Entries with model source code:
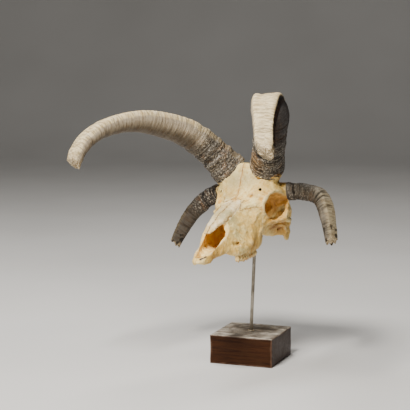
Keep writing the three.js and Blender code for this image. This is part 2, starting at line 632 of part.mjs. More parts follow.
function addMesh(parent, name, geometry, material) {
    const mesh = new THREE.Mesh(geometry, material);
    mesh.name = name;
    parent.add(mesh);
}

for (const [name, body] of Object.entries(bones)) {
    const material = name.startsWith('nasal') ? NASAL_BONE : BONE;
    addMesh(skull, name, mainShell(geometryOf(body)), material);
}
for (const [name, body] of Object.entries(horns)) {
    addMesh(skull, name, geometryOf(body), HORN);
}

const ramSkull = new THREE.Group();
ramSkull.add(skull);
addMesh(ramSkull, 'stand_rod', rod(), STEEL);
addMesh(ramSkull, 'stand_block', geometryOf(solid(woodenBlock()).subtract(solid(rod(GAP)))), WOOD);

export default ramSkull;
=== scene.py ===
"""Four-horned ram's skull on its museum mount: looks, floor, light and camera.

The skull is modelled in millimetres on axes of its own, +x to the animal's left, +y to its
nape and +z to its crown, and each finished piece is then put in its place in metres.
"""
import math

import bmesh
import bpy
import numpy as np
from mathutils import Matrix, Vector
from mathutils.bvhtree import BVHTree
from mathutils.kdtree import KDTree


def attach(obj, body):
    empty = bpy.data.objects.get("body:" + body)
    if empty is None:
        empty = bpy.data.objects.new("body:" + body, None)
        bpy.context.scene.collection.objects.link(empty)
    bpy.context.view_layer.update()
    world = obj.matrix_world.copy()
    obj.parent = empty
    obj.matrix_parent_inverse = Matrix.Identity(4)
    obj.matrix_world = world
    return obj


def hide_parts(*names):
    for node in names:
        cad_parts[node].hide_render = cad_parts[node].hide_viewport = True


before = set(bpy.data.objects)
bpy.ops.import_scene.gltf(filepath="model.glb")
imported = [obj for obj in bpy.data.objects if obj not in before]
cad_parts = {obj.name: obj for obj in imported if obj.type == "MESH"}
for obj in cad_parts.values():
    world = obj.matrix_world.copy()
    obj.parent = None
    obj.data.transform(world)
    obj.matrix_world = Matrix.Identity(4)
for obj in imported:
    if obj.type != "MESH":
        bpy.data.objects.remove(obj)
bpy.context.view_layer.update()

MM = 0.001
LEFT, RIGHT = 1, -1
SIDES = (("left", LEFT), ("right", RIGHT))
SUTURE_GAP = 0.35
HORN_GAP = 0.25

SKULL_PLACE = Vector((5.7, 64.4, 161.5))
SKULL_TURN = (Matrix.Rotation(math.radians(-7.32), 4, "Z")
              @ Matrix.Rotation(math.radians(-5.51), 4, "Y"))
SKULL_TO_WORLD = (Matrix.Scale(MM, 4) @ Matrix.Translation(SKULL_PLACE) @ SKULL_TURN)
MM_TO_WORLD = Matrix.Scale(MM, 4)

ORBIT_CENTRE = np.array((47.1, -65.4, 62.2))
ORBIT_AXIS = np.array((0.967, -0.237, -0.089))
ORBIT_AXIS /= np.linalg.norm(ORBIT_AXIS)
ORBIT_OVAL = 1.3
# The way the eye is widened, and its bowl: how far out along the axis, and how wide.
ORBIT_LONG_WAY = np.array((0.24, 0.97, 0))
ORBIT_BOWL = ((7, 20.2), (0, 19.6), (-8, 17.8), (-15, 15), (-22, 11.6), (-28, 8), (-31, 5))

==

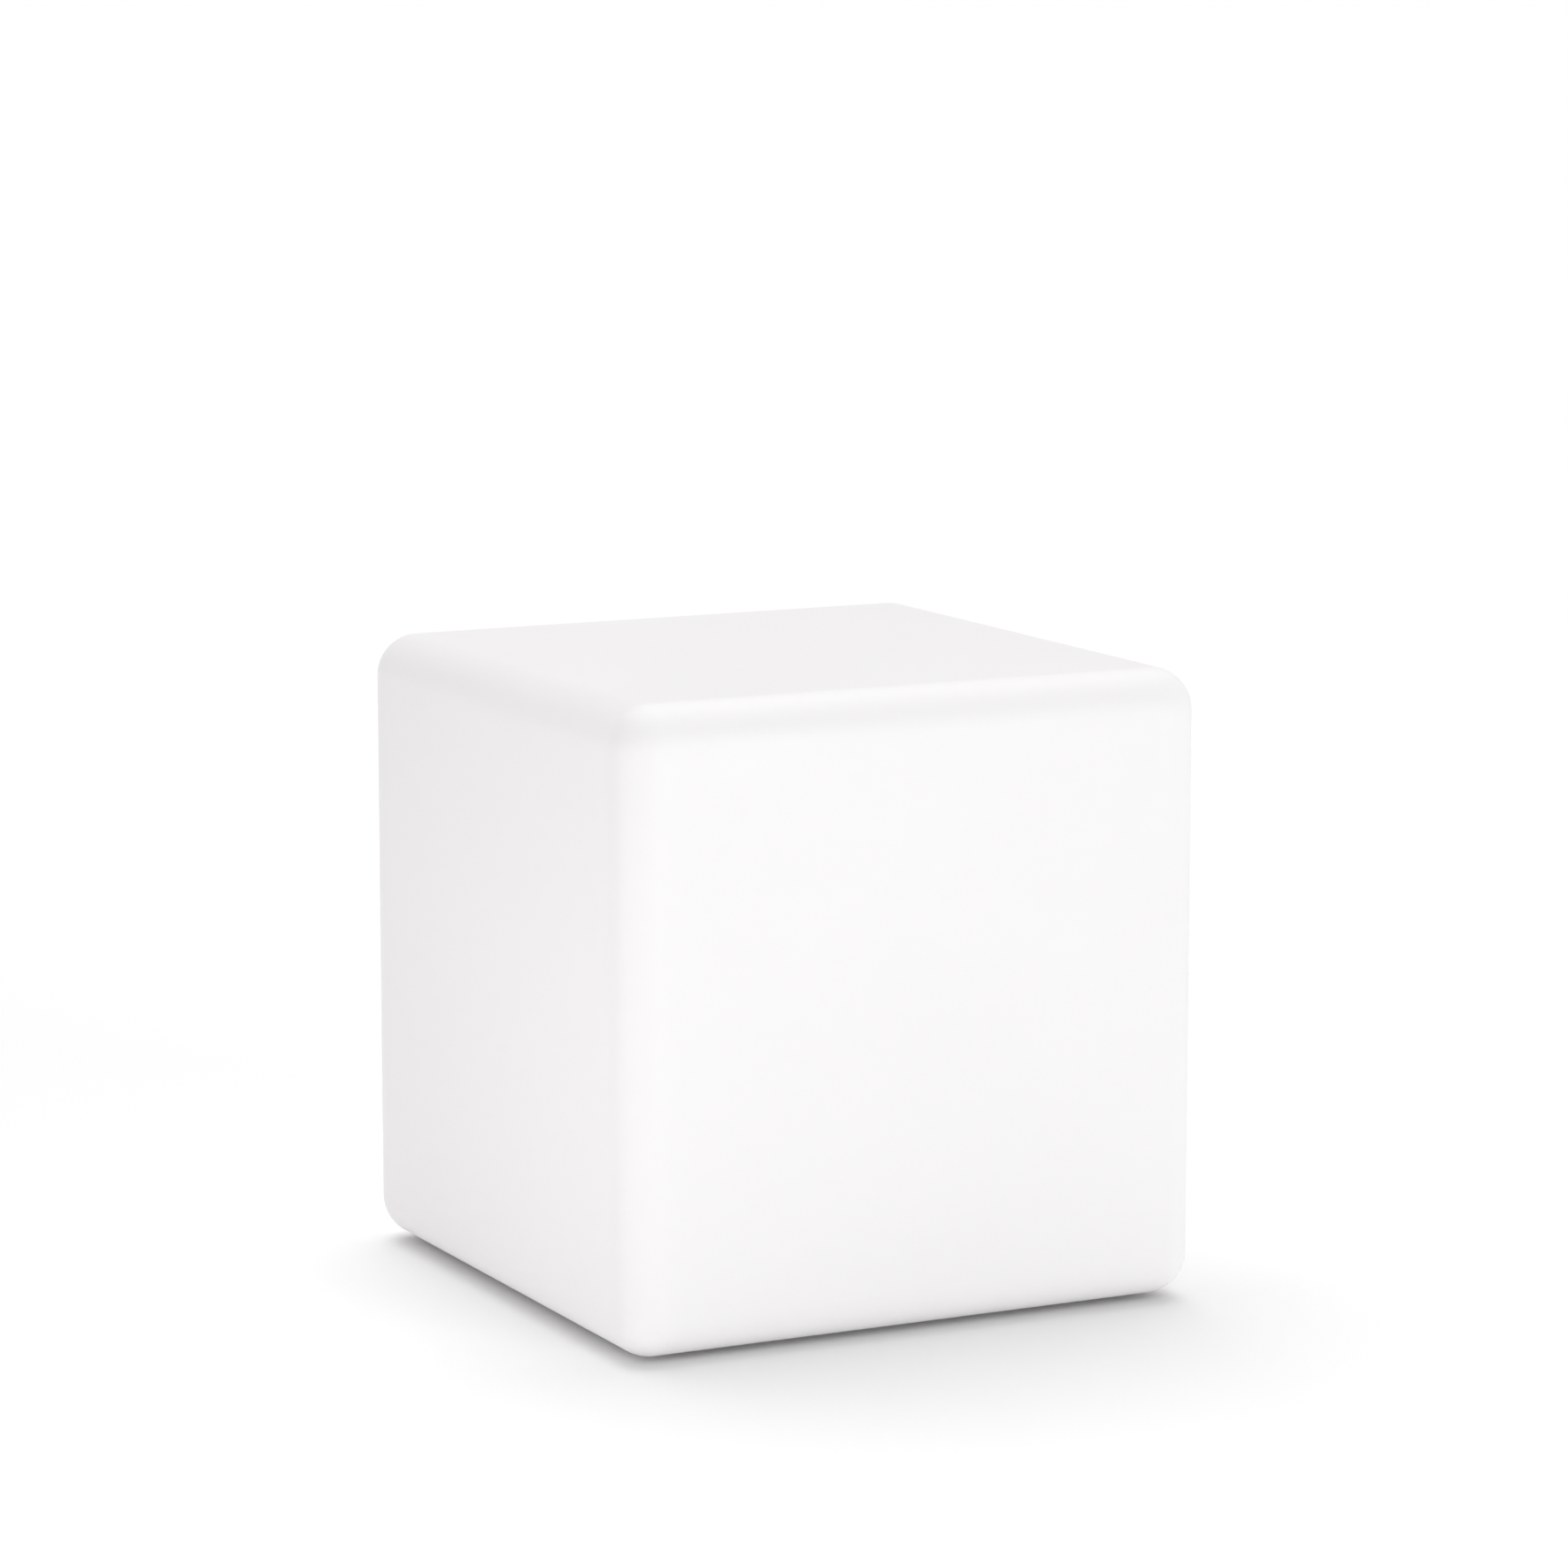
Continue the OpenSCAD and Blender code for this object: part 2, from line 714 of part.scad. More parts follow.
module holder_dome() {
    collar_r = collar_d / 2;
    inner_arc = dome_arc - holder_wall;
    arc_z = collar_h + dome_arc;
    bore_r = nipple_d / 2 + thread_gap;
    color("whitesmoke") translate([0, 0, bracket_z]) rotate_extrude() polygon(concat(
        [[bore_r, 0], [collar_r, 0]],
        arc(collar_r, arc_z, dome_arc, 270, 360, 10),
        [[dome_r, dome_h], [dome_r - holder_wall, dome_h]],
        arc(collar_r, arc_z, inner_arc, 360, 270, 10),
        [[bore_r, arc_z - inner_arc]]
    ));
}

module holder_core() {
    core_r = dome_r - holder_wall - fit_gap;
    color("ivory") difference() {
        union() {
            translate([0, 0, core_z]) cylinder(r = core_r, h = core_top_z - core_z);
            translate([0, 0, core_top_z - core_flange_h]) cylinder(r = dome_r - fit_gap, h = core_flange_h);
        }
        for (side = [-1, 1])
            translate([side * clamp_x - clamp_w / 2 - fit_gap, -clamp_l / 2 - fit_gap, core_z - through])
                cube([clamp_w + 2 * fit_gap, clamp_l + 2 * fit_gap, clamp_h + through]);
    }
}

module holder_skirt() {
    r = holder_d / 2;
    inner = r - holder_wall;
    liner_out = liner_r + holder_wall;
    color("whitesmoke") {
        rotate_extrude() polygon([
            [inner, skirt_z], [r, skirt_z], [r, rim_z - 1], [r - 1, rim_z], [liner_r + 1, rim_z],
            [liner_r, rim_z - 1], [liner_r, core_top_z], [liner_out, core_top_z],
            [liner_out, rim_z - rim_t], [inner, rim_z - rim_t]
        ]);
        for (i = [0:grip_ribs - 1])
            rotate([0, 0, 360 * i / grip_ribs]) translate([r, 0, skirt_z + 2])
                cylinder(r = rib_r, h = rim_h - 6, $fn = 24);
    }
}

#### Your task
Say how many lines in the entries contain the string "Blender", and say nothing else.

#### Expected answer
2